52 – Unpacking the post-secular nation: Heritage sites and national consciousness in postcolonial India

This panel deals with a triad of interwoven and mutually influencing concepts: History, heritage and the nation. As part of the process that entails the construction of a normative understanding of collective history, the politics of heritage has played an important role throughout the development of the postcolonial Indian state. It is proposed to investigate the processes underlying the construction/identification/preservation of heritage as an arena where conflicting notions of state and nation come into confrontation, where the value ascribed to heritage objects is debated for its potential to promote forms of collective identification or, conversely, to carry divisive notions of the historical past into the present.

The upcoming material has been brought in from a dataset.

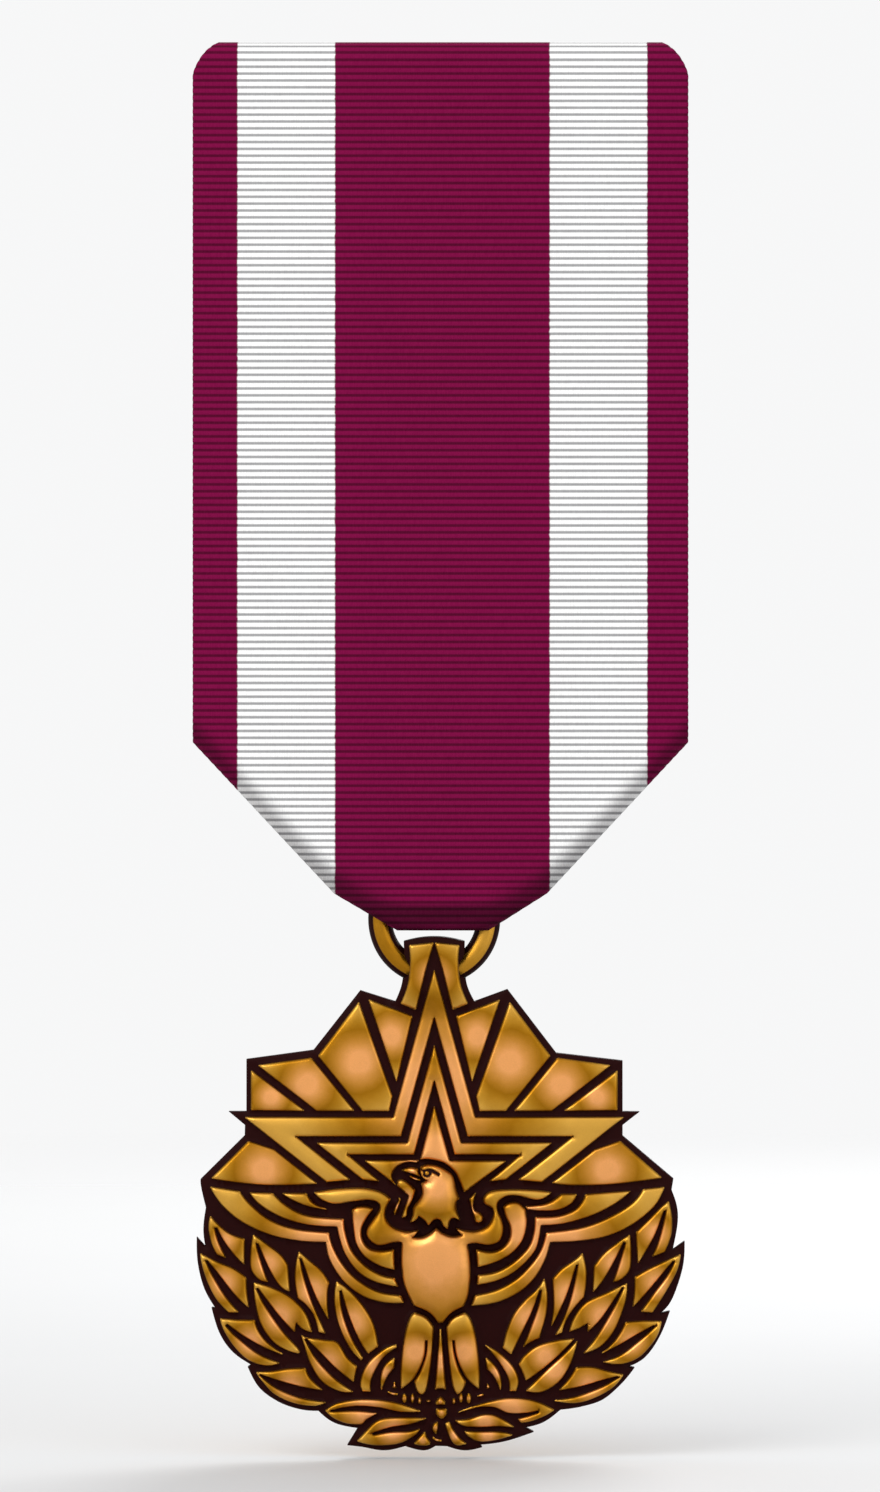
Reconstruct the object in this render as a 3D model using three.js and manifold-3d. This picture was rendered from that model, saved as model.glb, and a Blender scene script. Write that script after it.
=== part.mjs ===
// A military service medal: a struck bronze pendant that hangs from a ring in a folded
// three-colour ribbon, and a brooch plate with a hinged pin behind the head of the ribbon.
// Millimetres. X runs to the viewer's right, the decorated side faces -Y, Z is up.
// The origin lies on the flat back of the brooch plate, between the hinge and the catch.

import * as THREE from 'three';
import { mergeVertices } from 'three/addons/utils/BufferGeometryUtils.js';
import Module from 'manifold-3d';

const wasm = await Module();
wasm.setup();

// ---------------------------------------------------------------- driving dimensions
const RIBBON_WIDTH = 35.0;
const RIBBON_LENGTH = 62.9; // top fold to bottom fold
const RIBBON_THICK = 0.4;
const CORNER_RADIUS = 3.4; // rounded top corners
const CORNER_CENTRE_X = 14.19;
const CORNER_CENTRE_DROP = 3.18;
const CORNER_FROM_DEG = 13.2;
const CORNER_TO_DEG = 69.2;
const RIBBON_LOOP_HALF = 15.3; // half width of the gathered loop in the slot
const FOLD_SIDE_DROP = 49.6; // top of the ribbon to the start of the oblique folds
const FOLD_KNEE_DROP = 60.2;
const FOLD_KNEE_HALF = 7.5;
const HEM_HALF = 3.3;
const FLAP_EDGE_X = 0.9; // inner edge of the folded corners, behind the front ply
const TONGUE_HALF = 1.3; // the gathered strip that passes through the ring
const REAR_Y = -1.1; // midplane of the rear ply, close behind the front ply
const REAR_BEND_RADIUS = 0.4; // bend below the slot
const REAR_LEAVES_Z = -38; // the rear ply leaves the front ply here
const REAR_TAPER_Z = -37; // and narrows from here towards the ring
const TURN_CLEARANCE = 0.15; // between the ring's wire and the turned ribbon
const TURN_BELOW_WIRE = 0.3;
const TURN_UP = 2.2; // the turned end reaches this far above the turn's centre
const THREAD_RADIUS = 0.12;
const SEAM_HALF = 13.5;
const SEAM_STITCHES = 26;
const SEAM_LOW_Z = -33;
const SEAM_HIGH_Z = -32.2;
const TACK_INNER_X = 1.6;
const TACK_OUTER_X = 2.6;
const TACK_TOP_Z = -44.8;
const TACK_STEP = 0.5;
const TACK_STITCHES = 8;
const THREAD_STANDOFF = 0.15; // thread axis behind the cloth it is sewn to

const PLATE_HALF = 17.3;
const PLATE_THICK = 0.8;
const PLATE_BOTTOM = -3.7;
const PLATE_TOP_RADIUS = 3.5;
const PLATE_FOOT_RADIUS = 1.5;
const SLOT_BOTTOM = 3.7;
const SLOT_TOP = 4.6;
const SLOT_HALF = 15.7;
const BAR_CENTRE = 5.4; // height of the bar that the ribbon loops round
const BAR_HALF = 0.8;
const BAY_HALF = 9.5; // half width of the free flat bay between hinge and catch
const LOOP_RADIUS = 1.16; // ribbon midline round the bar
const LOOP_AXIS_Y = -PLATE_THICK / 2;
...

This panel will address key issues that characterise the cultural, social and political history of postcolonial India: ideas of state and nation, secularism, inter-communal balance and religious intolerance, casteism will be discussed, as they have all been under constant renegotiation. Such a conceptual framework helps also to comprehend the rise, in the past three decades, of an increasing emphasis on narratives that promote a static vision of the subcontinent’s history, while curbing forms and experiences of dissent. These narratives conform to a homogenising mainstream view of Indian culture and society, and attempt to rewrite the foundations of national discourse through the production and re-signification of sites and tangible symbols of public memory. What happens when one is confronted with highly divergent and contradictory ideas about what the nation and the state are or who they should include? What places, practices, buildings and monuments become emblems of these contradictory ideas? This panel welcomes contributions that address these questions through specific case studies, sites, heritage-orientated policies, or in critical engagement with a methodological perspective of critical heritage studies.